2. The Bull and Bush

Built in 1721, The Bull and Bush in North Hampstead is opposite Golders Hill Park. Inside there are open fires, cosy armchairs, and freshly prepared food. When renovators dug a little deeper, however, they discovered a skeleton and surgical tools behind the walls of the cellar. Not so comfy. What did this poor person endure, and is he the reason behind the hauntings?

3. The Volunteer

Who volunteers to go ghost hunting? Sky TV, that's who. For an episode of their series of Most Haunted, they visited Baker Street pub, The Volunteer. It was built using the framework of a burnt-down seventh century manor house. It is believed to be haunted by an evil patriarch from the House of Neville. The noble family came to England during the Norman conquest, and has been an important part of history, having fought in The War of the Roses.

4. Hoop & Toy

It sounds like such a sweet and innocent name, doesn't it?
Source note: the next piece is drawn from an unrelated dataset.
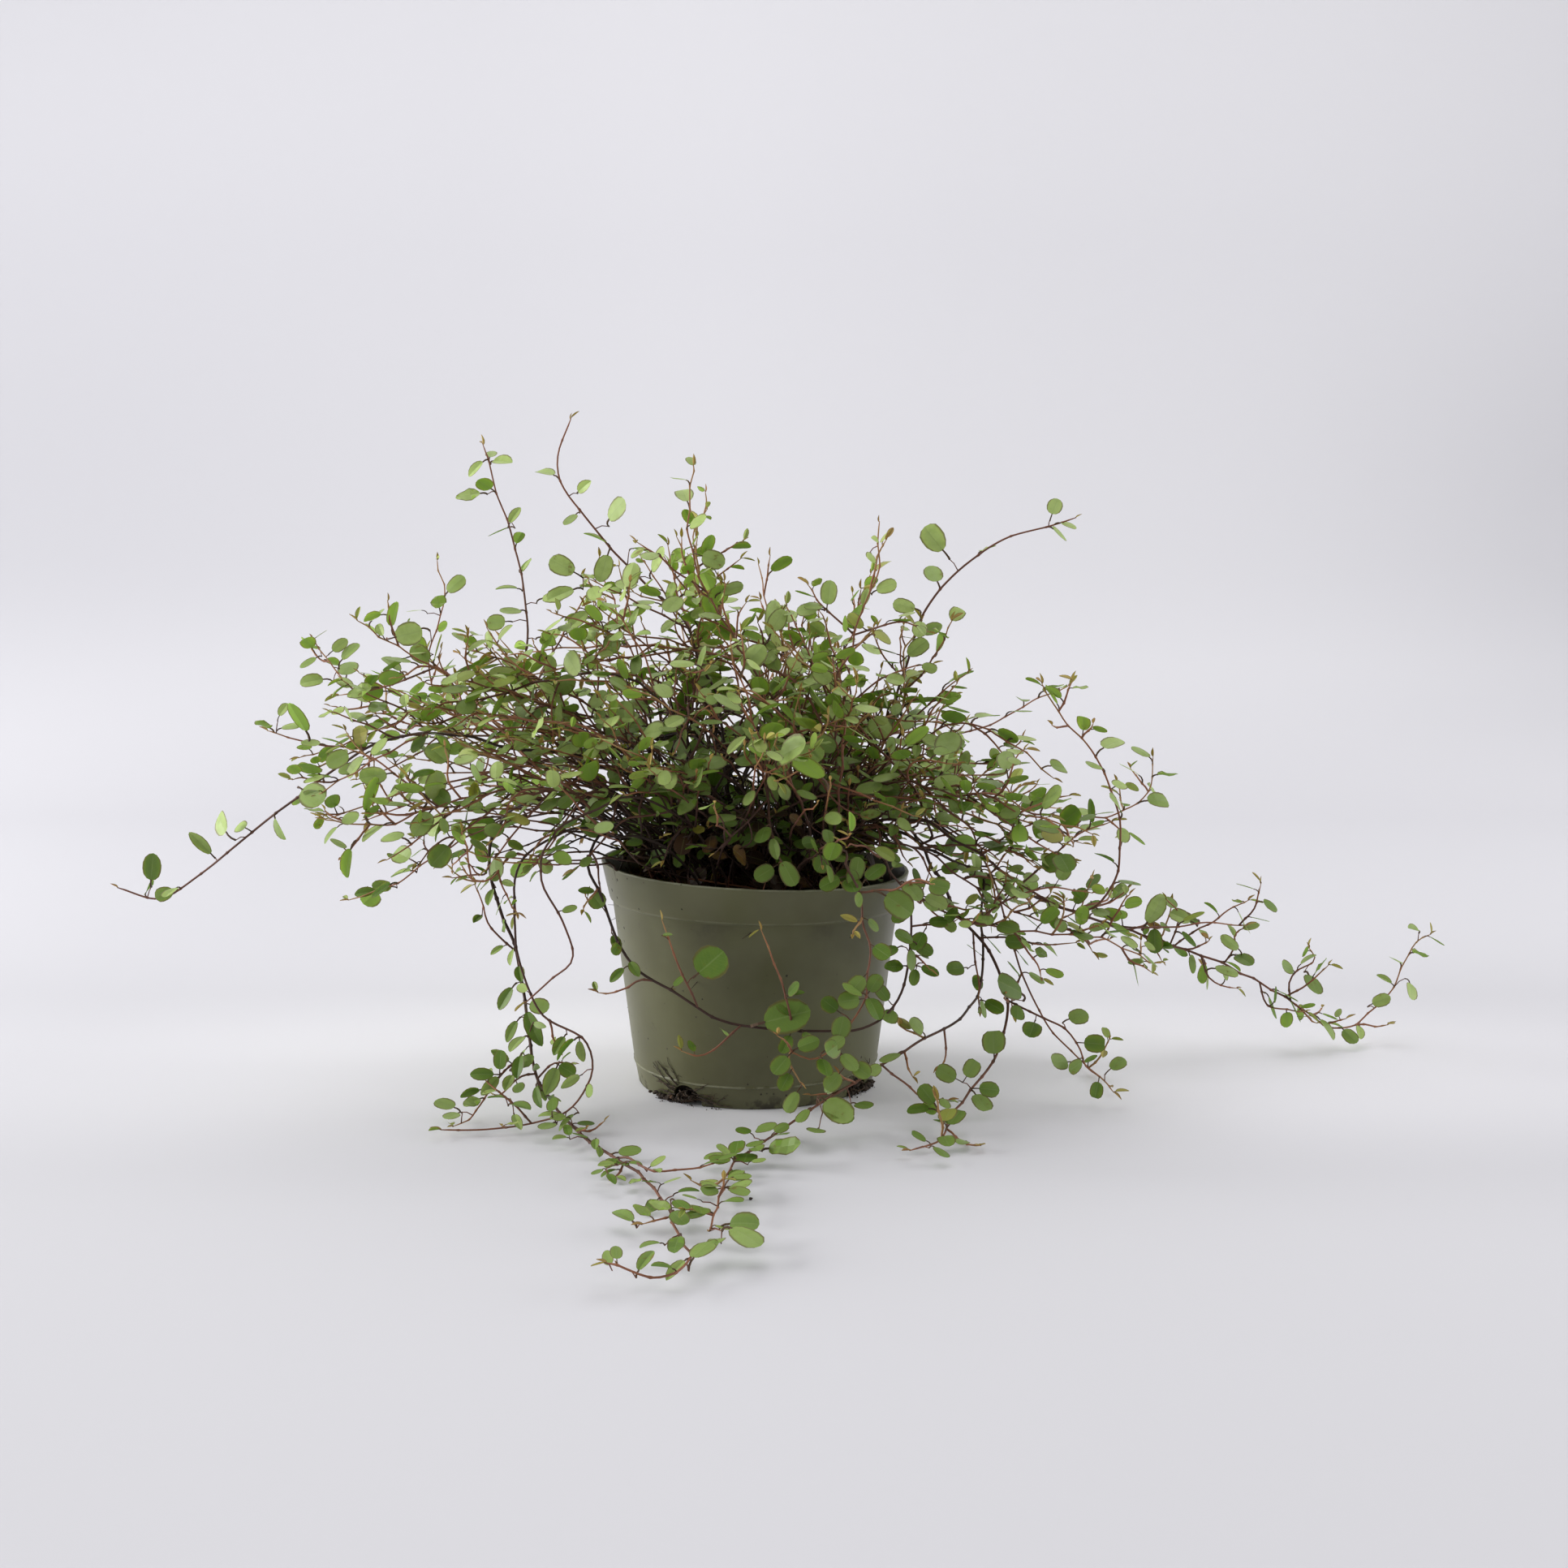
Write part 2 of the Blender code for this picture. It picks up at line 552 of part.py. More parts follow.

But the Hoop & Toy is indeed haunted. The Kensington pub was built in 1760, on top of a former grave site. On this grave site were the buried bodies of priests. These priests were quite happy being dead, as they still managed to make their trips to church. Unfortunately, when construction began for a tube station, it disrupted the ghosts' route, and they are stuck at the pub, unable to reach their destination.

5. Bow Bells

The ghost at Bow Bells on Bow Road has a crude sense of humour. It likes to flush the toilet when people are sitting on it. In 1974, the landlord held a seance to rid the ghost, but in the middle of the ceremony, the toilet door burst open, and the window shattered. They decided to put up with the flushing. I recommend going to the loo before leaving home.